SET TASK: Only the lines from the line with "failed = [item.Label" through the line with "bpy.context.scene.collection.objects.link(empty)" should be copied, exactly as they appear, with both ends kept.

DATASET EXTRACT:
-- Begin --
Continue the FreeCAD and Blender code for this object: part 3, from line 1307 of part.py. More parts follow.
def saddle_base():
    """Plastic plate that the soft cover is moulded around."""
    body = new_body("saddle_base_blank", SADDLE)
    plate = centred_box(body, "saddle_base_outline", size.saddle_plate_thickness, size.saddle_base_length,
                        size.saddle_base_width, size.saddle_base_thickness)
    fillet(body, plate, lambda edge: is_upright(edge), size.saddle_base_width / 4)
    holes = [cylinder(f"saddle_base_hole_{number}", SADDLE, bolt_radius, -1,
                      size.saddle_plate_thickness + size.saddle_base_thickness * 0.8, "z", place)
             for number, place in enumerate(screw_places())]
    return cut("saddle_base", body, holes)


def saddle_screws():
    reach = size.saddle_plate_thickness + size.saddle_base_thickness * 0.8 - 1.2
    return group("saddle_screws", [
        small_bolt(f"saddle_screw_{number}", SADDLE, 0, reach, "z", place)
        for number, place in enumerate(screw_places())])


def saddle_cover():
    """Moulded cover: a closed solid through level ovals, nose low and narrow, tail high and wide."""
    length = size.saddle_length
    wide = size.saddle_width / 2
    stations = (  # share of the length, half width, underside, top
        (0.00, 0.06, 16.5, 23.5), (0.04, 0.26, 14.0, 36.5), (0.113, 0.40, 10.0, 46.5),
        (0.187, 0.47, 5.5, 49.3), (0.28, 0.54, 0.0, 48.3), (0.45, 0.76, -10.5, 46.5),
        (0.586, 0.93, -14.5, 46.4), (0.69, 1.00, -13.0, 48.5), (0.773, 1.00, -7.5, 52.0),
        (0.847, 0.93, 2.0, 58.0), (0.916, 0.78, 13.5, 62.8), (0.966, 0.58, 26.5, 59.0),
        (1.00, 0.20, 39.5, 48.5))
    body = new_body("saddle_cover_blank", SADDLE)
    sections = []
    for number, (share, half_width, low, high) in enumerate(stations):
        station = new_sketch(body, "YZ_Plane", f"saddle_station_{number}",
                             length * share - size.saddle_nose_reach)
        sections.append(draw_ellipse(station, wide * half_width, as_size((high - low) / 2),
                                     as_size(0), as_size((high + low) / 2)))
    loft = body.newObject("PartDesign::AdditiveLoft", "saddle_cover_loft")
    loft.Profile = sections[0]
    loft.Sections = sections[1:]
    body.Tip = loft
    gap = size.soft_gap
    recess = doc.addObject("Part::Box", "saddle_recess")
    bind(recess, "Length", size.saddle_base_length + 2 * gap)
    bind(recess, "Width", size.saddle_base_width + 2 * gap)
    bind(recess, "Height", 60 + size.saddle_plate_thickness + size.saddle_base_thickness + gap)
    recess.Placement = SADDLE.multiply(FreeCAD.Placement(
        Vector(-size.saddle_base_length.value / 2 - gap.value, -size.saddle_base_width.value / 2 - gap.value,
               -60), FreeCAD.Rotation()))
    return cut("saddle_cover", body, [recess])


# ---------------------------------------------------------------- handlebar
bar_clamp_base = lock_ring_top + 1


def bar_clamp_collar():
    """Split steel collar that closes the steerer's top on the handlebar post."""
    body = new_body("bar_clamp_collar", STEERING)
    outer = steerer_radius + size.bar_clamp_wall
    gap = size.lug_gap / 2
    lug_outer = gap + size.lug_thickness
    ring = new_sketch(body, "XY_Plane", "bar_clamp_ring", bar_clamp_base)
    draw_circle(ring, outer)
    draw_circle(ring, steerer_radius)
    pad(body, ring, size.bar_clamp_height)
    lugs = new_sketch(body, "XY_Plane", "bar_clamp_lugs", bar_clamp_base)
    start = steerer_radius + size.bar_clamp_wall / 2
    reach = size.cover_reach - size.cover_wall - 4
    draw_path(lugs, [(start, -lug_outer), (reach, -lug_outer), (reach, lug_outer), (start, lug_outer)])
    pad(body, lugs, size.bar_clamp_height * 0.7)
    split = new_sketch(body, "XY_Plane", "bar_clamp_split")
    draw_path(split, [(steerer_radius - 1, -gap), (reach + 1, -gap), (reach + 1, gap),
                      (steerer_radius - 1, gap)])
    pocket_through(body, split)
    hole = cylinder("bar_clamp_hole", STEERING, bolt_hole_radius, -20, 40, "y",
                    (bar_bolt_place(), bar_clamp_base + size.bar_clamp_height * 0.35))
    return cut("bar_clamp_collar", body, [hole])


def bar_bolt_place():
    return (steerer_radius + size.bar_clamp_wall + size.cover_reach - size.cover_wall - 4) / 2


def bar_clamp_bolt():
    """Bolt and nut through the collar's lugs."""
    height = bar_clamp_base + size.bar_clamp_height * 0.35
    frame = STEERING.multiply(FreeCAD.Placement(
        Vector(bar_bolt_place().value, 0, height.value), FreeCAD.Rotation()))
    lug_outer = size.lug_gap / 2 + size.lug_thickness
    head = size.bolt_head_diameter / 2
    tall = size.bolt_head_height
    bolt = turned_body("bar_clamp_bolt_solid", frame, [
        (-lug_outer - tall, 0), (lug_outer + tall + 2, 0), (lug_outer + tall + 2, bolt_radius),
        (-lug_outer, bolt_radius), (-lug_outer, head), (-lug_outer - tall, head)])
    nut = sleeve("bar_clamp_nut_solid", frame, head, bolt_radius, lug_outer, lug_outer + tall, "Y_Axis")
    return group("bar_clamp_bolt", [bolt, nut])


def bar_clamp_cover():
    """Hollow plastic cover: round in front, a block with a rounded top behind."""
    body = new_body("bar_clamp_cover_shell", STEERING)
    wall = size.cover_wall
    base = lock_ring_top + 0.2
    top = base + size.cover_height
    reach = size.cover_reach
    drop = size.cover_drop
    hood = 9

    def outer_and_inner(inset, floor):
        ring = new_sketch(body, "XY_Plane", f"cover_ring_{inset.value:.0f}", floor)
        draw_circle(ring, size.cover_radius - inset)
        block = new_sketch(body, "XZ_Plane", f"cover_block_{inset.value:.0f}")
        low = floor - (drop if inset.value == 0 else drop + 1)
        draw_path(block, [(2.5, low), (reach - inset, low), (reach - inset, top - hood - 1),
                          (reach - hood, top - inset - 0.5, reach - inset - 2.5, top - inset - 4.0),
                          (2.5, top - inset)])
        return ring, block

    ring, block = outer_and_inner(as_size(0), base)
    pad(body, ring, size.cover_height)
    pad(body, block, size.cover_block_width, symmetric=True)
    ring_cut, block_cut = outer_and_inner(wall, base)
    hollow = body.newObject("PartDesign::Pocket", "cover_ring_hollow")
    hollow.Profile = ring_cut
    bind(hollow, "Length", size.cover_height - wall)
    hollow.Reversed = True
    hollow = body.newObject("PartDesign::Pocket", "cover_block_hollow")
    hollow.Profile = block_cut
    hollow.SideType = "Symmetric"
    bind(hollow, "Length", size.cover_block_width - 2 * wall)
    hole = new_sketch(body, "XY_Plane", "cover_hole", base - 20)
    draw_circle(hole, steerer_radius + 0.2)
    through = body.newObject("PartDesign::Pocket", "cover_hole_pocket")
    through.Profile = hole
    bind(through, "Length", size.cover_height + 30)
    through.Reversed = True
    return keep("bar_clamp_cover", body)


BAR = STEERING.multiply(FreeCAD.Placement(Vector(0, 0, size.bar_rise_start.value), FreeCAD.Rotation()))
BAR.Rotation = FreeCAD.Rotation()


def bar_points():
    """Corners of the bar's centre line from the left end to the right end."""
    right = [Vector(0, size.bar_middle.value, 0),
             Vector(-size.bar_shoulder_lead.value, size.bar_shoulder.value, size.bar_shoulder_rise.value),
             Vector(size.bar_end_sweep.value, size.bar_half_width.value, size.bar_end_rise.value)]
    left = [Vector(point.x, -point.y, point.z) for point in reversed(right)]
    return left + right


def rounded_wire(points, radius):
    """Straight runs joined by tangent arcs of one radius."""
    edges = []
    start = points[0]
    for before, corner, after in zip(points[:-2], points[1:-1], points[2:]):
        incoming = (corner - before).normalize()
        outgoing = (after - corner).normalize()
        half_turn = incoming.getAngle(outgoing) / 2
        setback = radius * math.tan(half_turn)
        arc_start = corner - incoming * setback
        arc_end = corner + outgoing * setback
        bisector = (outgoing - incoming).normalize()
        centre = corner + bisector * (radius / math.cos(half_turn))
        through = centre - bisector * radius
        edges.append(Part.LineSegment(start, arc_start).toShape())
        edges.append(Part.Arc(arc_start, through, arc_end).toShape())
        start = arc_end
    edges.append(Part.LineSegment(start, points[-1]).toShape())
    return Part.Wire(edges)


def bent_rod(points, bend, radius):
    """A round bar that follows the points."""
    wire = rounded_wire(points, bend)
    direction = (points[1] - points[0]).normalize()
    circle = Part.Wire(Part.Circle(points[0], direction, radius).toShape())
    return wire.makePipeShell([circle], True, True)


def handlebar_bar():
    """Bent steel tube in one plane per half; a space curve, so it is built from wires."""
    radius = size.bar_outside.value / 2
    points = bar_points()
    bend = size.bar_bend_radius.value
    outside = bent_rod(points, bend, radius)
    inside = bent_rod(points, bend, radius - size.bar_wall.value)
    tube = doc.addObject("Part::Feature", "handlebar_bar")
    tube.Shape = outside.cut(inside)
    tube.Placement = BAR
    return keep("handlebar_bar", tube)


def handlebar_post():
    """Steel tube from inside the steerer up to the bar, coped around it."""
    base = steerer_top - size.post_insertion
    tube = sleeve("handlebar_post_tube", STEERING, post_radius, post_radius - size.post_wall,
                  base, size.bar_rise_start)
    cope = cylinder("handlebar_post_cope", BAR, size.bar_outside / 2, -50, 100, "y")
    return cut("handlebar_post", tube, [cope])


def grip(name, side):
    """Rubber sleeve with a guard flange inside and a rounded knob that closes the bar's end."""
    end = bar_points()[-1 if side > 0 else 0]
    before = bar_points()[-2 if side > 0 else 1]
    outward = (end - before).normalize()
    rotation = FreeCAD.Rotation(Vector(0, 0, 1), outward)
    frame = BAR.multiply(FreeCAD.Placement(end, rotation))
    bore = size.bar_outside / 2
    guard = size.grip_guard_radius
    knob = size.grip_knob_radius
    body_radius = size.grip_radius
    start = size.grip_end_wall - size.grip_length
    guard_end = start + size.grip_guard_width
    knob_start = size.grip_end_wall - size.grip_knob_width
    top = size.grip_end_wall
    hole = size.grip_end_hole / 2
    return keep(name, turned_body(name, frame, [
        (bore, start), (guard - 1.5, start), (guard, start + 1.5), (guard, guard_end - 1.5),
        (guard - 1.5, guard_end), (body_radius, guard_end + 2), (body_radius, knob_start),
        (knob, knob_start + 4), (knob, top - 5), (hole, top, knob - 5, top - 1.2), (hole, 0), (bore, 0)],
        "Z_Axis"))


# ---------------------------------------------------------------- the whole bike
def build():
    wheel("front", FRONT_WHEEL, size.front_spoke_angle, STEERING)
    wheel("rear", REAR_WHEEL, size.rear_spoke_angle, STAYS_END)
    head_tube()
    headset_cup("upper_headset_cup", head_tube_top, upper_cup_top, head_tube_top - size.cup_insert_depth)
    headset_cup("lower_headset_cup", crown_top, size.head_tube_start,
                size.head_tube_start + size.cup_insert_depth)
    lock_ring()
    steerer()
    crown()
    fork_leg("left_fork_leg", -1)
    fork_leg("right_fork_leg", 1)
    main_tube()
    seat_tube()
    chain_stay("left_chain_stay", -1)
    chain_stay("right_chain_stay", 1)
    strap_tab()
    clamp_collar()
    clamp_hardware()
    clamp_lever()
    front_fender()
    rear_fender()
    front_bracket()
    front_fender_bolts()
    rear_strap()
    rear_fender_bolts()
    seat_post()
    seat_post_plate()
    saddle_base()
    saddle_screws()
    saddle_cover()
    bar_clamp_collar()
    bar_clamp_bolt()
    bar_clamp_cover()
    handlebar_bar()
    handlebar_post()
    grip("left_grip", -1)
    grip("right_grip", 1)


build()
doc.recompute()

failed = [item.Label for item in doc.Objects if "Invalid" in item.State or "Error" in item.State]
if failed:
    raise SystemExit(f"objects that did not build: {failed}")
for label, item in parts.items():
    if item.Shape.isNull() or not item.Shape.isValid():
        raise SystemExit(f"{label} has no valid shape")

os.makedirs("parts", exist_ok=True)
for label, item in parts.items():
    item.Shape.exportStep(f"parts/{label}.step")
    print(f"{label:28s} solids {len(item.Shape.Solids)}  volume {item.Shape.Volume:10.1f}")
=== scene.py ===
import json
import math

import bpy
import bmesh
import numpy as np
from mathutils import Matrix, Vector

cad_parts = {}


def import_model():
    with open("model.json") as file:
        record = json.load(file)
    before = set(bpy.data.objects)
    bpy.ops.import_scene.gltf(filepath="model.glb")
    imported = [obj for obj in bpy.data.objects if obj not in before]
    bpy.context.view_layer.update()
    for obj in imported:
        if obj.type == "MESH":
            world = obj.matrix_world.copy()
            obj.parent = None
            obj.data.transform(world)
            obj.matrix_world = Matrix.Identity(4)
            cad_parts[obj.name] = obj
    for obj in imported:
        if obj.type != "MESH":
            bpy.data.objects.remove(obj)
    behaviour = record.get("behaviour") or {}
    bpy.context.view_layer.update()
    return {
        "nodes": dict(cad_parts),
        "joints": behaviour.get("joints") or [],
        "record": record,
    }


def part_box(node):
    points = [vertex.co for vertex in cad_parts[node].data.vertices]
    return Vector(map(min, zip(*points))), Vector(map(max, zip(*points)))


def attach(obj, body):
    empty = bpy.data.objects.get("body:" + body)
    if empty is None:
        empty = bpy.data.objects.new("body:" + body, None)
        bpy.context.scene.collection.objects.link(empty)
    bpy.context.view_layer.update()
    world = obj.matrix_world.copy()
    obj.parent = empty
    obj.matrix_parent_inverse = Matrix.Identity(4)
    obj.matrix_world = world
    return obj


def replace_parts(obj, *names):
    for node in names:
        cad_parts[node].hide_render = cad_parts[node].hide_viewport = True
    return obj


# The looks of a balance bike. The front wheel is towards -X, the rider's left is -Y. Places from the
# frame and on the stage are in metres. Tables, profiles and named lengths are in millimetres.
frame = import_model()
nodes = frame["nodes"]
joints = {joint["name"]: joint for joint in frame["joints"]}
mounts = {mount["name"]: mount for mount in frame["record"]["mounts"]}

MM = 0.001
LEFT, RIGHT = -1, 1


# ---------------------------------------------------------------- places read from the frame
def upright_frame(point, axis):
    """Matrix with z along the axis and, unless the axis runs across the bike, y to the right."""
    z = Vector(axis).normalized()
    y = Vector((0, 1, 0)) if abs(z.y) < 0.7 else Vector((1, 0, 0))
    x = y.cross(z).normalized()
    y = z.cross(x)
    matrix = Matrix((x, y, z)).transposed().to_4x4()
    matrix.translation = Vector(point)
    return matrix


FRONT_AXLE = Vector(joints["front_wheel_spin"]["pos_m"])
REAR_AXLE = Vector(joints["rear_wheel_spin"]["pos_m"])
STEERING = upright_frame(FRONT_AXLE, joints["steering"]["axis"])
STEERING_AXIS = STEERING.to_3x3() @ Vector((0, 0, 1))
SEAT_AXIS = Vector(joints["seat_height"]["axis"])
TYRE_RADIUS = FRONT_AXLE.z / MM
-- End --
SOLUTION FOR THIS PROBLEM:
failed = [item.Label for item in doc.Objects if "Invalid" in item.State or "Error" in item.State]
if failed:
    raise SystemExit(f"objects that did not build: {failed}")
for label, item in parts.items():
    if item.Shape.isNull() or not item.Shape.isValid():
        raise SystemExit(f"{label} has no valid shape")

os.makedirs("parts", exist_ok=True)
for label, item in parts.items():
    item.Shape.exportStep(f"parts/{label}.step")
    print(f"{label:28s} solids {len(item.Shape.Solids)}  volume {item.Shape.Volume:10.1f}")
=== scene.py ===
import json
import math

import bpy
import bmesh
import numpy as np
from mathutils import Matrix, Vector

cad_parts = {}


def import_model():
    with open("model.json") as file:
        record = json.load(file)
    before = set(bpy.data.objects)
    bpy.ops.import_scene.gltf(filepath="model.glb")
    imported = [obj for obj in bpy.data.objects if obj not in before]
    bpy.context.view_layer.update()
    for obj in imported:
        if obj.type == "MESH":
            world = obj.matrix_world.copy()
            obj.parent = None
            obj.data.transform(world)
            obj.matrix_world = Matrix.Identity(4)
            cad_parts[obj.name] = obj
    for obj in imported:
        if obj.type != "MESH":
            bpy.data.objects.remove(obj)
    behaviour = record.get("behaviour") or {}
    bpy.context.view_layer.update()
    return {
        "nodes": dict(cad_parts),
        "joints": behaviour.get("joints") or [],
        "record": record,
    }


def part_box(node):
    points = [vertex.co for vertex in cad_parts[node].data.vertices]
    return Vector(map(min, zip(*points))), Vector(map(max, zip(*points)))


def attach(obj, body):
    empty = bpy.data.objects.get("body:" + body)
    if empty is None:
        empty = bpy.data.objects.new("body:" + body, None)
        bpy.context.scene.collection.objects.link(empty)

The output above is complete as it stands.